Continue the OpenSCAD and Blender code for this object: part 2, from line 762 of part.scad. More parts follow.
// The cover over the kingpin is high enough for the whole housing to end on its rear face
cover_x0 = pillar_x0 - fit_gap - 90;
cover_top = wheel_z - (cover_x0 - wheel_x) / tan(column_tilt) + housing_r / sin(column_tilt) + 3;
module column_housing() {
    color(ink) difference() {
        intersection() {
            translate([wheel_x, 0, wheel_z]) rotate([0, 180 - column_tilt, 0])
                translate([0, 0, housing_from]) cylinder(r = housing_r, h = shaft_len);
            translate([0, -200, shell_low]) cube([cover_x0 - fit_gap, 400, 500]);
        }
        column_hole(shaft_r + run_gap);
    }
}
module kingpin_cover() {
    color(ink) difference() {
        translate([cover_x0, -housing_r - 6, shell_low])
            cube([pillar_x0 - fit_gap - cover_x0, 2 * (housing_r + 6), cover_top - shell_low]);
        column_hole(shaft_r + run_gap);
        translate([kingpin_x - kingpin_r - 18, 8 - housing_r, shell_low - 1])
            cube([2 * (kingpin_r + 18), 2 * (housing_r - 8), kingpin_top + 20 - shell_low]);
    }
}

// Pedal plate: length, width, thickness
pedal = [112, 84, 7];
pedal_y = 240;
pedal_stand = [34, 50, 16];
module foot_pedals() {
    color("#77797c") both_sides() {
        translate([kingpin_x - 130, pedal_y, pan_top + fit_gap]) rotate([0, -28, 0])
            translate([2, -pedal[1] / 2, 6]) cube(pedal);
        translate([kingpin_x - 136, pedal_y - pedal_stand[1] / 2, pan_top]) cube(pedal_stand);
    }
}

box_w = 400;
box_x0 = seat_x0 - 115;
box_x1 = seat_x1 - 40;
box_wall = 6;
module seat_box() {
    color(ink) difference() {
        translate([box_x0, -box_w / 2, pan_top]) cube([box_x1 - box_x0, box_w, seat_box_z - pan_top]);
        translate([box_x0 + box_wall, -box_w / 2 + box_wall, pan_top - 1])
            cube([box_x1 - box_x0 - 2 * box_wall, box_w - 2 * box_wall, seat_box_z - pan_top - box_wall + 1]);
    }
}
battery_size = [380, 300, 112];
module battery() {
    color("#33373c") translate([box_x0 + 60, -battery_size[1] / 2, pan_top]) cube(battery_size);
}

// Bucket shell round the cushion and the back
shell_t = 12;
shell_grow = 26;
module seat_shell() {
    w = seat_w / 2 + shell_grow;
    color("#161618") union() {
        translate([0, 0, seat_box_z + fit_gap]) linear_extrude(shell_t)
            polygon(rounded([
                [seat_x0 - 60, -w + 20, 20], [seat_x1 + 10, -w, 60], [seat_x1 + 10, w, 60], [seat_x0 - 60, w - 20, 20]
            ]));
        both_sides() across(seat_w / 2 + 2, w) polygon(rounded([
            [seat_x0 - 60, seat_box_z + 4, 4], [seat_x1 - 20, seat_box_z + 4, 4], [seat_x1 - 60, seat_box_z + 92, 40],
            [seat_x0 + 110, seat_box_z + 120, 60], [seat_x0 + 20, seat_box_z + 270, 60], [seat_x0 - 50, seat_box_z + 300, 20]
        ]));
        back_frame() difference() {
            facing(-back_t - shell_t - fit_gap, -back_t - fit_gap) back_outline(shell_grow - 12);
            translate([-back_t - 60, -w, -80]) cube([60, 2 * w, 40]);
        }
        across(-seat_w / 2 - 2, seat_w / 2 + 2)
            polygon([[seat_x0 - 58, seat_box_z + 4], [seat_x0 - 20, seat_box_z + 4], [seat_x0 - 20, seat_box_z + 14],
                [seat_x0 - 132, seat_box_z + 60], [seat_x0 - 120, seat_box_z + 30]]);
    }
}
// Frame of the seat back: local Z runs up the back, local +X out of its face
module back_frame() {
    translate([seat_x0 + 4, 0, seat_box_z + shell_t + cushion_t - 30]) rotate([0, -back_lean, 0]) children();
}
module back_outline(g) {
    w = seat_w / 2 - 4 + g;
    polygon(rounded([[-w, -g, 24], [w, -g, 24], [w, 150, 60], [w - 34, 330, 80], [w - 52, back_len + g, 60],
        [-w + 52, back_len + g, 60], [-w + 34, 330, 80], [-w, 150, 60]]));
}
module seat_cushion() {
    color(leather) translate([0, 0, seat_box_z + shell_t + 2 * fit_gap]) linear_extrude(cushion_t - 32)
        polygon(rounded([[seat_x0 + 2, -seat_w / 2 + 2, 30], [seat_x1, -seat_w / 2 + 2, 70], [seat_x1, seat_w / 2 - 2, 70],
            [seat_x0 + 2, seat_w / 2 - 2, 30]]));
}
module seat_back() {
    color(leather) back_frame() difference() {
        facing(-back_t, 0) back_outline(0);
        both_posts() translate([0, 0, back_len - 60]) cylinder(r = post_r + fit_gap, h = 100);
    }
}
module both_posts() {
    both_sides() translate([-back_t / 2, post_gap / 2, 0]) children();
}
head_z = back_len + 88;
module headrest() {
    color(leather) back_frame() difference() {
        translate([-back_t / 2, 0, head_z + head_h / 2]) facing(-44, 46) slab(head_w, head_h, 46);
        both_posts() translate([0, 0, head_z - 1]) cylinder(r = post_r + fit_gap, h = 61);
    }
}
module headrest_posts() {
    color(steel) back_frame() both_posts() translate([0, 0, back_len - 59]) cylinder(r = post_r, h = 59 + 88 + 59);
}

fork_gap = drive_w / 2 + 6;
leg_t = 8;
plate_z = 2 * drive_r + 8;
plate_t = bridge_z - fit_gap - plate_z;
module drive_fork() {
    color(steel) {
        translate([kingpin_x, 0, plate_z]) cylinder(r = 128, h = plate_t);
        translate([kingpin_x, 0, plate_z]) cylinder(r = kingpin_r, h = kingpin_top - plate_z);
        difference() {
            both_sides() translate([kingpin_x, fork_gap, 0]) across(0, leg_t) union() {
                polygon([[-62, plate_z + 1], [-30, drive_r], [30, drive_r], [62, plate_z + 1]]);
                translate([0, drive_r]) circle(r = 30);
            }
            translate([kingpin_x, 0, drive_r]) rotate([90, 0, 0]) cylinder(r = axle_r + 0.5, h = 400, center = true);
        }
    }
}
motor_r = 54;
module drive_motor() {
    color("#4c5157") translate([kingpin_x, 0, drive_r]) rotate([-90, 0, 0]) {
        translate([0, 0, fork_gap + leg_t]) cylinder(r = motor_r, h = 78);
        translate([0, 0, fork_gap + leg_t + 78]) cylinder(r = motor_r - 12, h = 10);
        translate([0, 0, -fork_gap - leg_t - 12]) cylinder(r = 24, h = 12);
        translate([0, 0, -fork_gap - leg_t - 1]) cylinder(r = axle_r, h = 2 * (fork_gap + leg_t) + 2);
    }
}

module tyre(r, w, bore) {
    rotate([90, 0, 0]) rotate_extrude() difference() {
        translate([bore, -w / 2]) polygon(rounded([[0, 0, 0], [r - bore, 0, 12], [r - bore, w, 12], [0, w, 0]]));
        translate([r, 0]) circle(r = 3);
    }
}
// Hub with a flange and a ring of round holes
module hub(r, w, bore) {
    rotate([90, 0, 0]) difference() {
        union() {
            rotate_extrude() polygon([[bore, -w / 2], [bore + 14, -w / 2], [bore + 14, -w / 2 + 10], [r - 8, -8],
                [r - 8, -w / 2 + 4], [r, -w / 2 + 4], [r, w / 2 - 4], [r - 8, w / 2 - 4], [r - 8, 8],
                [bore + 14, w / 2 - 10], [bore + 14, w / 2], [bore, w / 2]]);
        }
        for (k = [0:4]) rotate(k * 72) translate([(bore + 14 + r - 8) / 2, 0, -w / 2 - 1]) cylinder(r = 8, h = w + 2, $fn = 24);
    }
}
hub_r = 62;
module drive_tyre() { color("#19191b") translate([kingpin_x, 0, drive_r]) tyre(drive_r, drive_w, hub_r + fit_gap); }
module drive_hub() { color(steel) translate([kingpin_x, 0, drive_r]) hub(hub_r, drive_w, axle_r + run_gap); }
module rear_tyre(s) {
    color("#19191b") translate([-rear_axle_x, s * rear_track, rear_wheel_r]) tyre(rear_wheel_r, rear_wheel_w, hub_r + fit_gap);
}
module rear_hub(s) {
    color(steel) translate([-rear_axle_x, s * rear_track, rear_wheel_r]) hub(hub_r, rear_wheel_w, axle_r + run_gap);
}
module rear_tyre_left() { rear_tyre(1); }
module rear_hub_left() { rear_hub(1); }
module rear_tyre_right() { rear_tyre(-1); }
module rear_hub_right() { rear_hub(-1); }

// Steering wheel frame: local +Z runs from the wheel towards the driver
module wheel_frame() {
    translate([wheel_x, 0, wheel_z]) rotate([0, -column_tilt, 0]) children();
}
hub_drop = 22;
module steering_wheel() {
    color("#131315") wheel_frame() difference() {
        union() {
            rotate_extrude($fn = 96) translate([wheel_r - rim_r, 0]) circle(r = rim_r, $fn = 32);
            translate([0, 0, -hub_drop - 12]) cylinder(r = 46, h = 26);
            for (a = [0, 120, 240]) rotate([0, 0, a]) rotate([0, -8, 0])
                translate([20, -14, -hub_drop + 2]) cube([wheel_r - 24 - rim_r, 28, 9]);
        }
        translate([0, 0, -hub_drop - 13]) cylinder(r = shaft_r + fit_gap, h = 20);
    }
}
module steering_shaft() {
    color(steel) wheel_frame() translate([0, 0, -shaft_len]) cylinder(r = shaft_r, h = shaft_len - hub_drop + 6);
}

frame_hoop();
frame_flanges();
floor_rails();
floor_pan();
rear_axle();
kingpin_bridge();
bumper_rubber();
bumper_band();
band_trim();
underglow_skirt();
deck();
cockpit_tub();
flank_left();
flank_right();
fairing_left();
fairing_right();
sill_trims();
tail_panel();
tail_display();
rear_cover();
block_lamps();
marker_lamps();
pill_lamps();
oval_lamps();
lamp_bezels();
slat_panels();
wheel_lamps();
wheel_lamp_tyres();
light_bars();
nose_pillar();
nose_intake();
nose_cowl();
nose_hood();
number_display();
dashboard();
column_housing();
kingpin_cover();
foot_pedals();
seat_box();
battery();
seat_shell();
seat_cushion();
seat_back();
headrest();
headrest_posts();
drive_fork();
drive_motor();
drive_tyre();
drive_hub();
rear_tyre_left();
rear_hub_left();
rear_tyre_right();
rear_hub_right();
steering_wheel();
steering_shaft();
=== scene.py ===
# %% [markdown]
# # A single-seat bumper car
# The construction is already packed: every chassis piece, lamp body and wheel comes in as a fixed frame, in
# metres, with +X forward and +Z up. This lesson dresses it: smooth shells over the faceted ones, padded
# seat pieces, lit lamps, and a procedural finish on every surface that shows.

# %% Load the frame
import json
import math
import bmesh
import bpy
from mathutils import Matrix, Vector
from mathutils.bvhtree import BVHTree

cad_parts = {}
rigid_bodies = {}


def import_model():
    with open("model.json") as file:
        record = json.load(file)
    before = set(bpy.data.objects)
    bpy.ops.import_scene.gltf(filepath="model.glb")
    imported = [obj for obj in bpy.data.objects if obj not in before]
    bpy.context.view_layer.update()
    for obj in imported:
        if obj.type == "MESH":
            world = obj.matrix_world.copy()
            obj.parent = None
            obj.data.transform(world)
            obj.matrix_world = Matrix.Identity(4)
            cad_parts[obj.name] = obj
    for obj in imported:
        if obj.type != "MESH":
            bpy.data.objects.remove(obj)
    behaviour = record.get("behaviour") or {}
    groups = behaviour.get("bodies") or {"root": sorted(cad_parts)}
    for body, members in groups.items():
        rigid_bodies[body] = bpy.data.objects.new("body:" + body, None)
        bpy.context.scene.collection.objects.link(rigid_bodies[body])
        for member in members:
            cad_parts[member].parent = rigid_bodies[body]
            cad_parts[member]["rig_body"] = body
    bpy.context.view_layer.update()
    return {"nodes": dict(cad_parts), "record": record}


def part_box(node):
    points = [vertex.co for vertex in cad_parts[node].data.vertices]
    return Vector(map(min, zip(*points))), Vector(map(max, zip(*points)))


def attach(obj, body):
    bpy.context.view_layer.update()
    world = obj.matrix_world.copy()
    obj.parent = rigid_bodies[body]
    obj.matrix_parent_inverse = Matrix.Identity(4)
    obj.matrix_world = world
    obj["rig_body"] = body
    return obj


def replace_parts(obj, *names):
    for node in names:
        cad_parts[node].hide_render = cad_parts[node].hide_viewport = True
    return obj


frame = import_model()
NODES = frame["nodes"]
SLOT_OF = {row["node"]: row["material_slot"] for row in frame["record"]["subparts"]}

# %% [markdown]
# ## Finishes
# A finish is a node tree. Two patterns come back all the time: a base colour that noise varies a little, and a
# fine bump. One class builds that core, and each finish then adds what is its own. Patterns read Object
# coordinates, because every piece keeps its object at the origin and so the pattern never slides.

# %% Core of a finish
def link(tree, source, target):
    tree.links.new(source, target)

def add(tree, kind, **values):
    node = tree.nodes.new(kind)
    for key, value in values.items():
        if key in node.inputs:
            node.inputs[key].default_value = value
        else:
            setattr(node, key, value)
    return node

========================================

What you are asked to do:
Quote exactly the lines running from the line with "frame_hoop();" through the line with "before = set(bpy.data.objects)", both ends included, and nothing more.

Solution for this exercise:
frame_hoop();
frame_flanges();
floor_rails();
floor_pan();
rear_axle();
kingpin_bridge();
bumper_rubber();
bumper_band();
band_trim();
underglow_skirt();
deck();
cockpit_tub();
flank_left();
flank_right();
fairing_left();
fairing_right();
sill_trims();
tail_panel();
tail_display();
rear_cover();
block_lamps();
marker_lamps();
pill_lamps();
oval_lamps();
lamp_bezels();
slat_panels();
wheel_lamps();
wheel_lamp_tyres();
light_bars();
nose_pillar();
nose_intake();
nose_cowl();
nose_hood();
number_display();
dashboard();
column_housing();
kingpin_cover();
foot_pedals();
seat_box();
battery();
seat_shell();
seat_cushion();
seat_back();
headrest();
headrest_posts();
drive_fork();
drive_motor();
drive_tyre();
drive_hub();
rear_tyre_left();
rear_hub_left();
rear_tyre_right();
rear_hub_right();
steering_wheel();
steering_shaft();
=== scene.py ===
# %% [markdown]
# # A single-seat bumper car
# The construction is already packed: every chassis piece, lamp body and wheel comes in as a fixed frame, in
# metres, with +X forward and +Z up. This lesson dresses it: smooth shells over the faceted ones, padded
# seat pieces, lit lamps, and a procedural finish on every surface that shows.

# %% Load the frame
import json
import math
import bmesh
import bpy
from mathutils import Matrix, Vector
from mathutils.bvhtree import BVHTree

cad_parts = {}
rigid_bodies = {}


def import_model():
    with open("model.json") as file:
        record = json.load(file)
    before = set(bpy.data.objects)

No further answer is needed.